Jesus Christ said, “It is written, My house shall be called a house of prayer.”

Loving Sinners and Praying for Sinners

Praying Through the Bible #31 | with Daniel Whyte III

TEXT: 2 Chronicles 30:15-20

We are in a series of messages titled “Praying Through the Bible: A Series on Every Passage and Verse Regarding Prayer in the Bible”. The purpose of this series is to encourage and motivate you to pray to the God of the Bible. We highlighted each of these over 500 verses and passages in the new Prayer Motivator Devotional Bible. So far, we have done 30 messages in this series.

This is message #31 titled “Loving Sinners and Praying for Sinners”.
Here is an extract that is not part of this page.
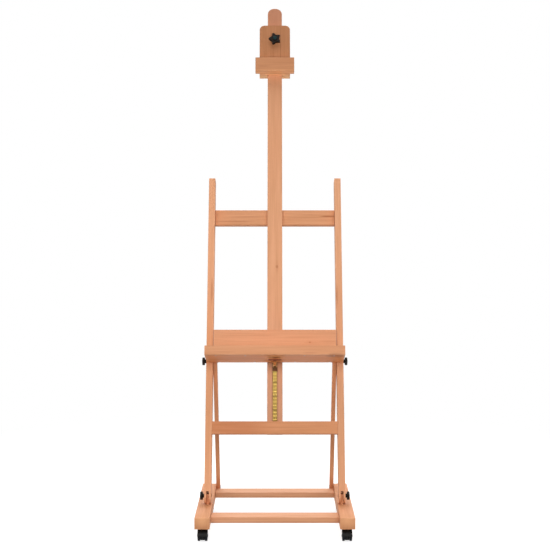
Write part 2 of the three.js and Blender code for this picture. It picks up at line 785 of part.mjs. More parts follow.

Our passage for today is set in the time of the Divided Kingdoms of Israel and Judah. The northern kingdom of Israel had been defeated by the Assyrian army. God allowed the Assyrian army to take over Israel because Israel had turned to worshiping idols and, despite numerous warnings, refused to turn back to God. However, the southern kingdom of Judah was still holding on, and at this time, the southern kingdom had a righteous leader, King Hezekiah. Having seen what happened to the northern kingdom, Hezekiah planned a large Passover celebration at Jerusalem and invited the people who remained in the land of Israel to attend as well. Seeing that the northern kingdom was without a real leader, this was probably Hezekiah’s attempt to unite all of the children of Israel as one nation once again.

Hezekiah’s decision to invite the idolatrous northern tribes to Jerusalem for the Passover may have been a controversial one. But, God’s hand was with Hezekiah, and He guided him in putting together this great event. Today, I want us to notice three things that Hezekiah did that the church today can learn from when we are dealing with the world, or even when we are dealing with other Christians who have fallen into sin and unrepentance.

1. Notice that Hezekiah worked to make sure his own people were right with God. What do you think would have happened if the members of the northern tribes came to the Passover celebration, and they found that the children of Judah were not right with God themselves? Well, the Israelites would have mocked them. They would have said, ‘How dare you invite us to celebrate Passover when you’re not right with God yourselves.’

2. Notice that Hezekiah lovingly invited those who were not righteous to the feast. The northern kingdom had been hit hard by Assyria. Many of those of royal blood and those of the upper classes had been taken captive. Most of the people who were left behind were poor commoners who were farmers struggling to survive. These people had a religion that was corrupted — the worship of Jehovah mixed with pagan rituals. Yet, despite such a sad state of affairs, Hezekiah wanted to invite them to the Passover feast in Jerusalem.

3. Notice how Hezekiah prayed for the children of the northern kingdom. Once the Passover celebration was underway, Hezekiah realized that many of the people whom he had invited from the northern kingdom were ritually unclean and thus, according to Mosaic Law, should not be partaking in the Passover meal. The Bible says that “a multitude of the people, even many of Ephraim, and Manasseh, Issachar, and Zebulun, had not cleansed themselves, yet did they eat the Passover otherwise than it was written.”